What a daft game cricket can be. The time matters. Even a one day affair is a drama played out over more than six hours but a great test match elevates the drama to an exquisitely agonising level. Five days - or four in this case - of ebb and flow, of triumph and despair, in which not just the skills of the protagonists are revealed but aspects of their essential character too. There is little like it in sport anywhere else and, not for the first time, much of the country now finds itself pondering the inadequacy or impoverishment of a life untouched by the drama of cricket at its best.

Of course it’s not always like this. But then it doesn’t need to be and, indeed, shouldn’t be. It is the peaks that give meaning to the troughs. In its purest moments sport surpasses even great art and on days like these the spectacle is greater than a mere matter of winning and losing. That said, if there must be a losing side on days like these please lord make it the Australians.

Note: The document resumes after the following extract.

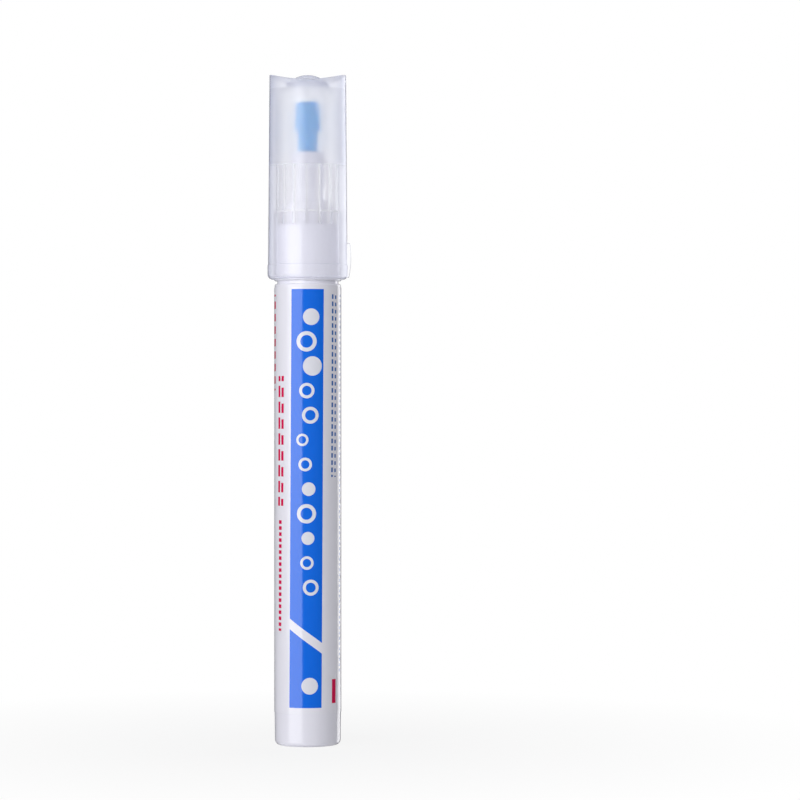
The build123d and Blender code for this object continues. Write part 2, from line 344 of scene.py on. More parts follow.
# %% Nib faces, cut and softened
def facing(azimuth, tilt):
    """The outward direction of a cut; azimuth 0 is the front and 90 is the right."""
    level = Vector((sin(radians(azimuth)), -cos(radians(azimuth)), 0))
    return level, level * cos(radians(tilt)) + Vector((0, 0, sin(radians(tilt))))


crown_height = 6.1
crown_fall = 0.6
crown_slope = asin(crown_fall / (2 * head_radius))
wedge_faces = (  # azimuth, tilt, and where it starts above the head's bottom
    (29, 15.5, 1.5),
    (209, 15.5, 1.5),
    (65, 13.9, 2.25),
)
crown_normal = Vector((-sin(crown_slope), 0, cos(crown_slope)))
cuts = [(Vector((0, 0, head_bottom + crown_height)), crown_normal)]
for azimuth, tilt, start in wedge_faces:
    level, normal = facing(azimuth, tilt)
    cuts.append((level * head_radius + Vector((0, 0, head_bottom + start)), normal))
for place, normal in cuts:
    bpy.ops.mesh.select_all(action="SELECT")
    bpy.ops.mesh.bisect(
        plane_co=place * mm,
        plane_no=normal,
        use_fill=True,
        clear_outer=True,
        threshold=1e-7,
    )
close_up()
bpy.ops.object.mode_set(mode="OBJECT")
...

England’s first innings was, in my view, worse than winning the World Cup was nice. Today that mighty triumph feels as though it has been eclipsed itself. England’s resurrection in this match was the kind of thing you can never forget even as you cannot quite believe you saw it happen.

It does not matter that these are two deeply flawed sides for they are evenly-matched and equally flawed. That, though, has been the story of this great old rivalry. There have been 70 Ashes series and Australia have won 33 and England 32 with the others drawn. Right now, thanks to Ben Stokes and despite the looming threat of Steve Smith’s return, it feels as though England will draw level with their old adversary.

What a match. What an innings. What a cricketer Ben Stokes has become. There is an iron to his batting this summer that will never be forgotten. It doesn’t make sense and it doesn’t need to make sense. The summer of Stokes, indeed, and the rest of us are just here to enjoy it and to wonder just quite how it happened.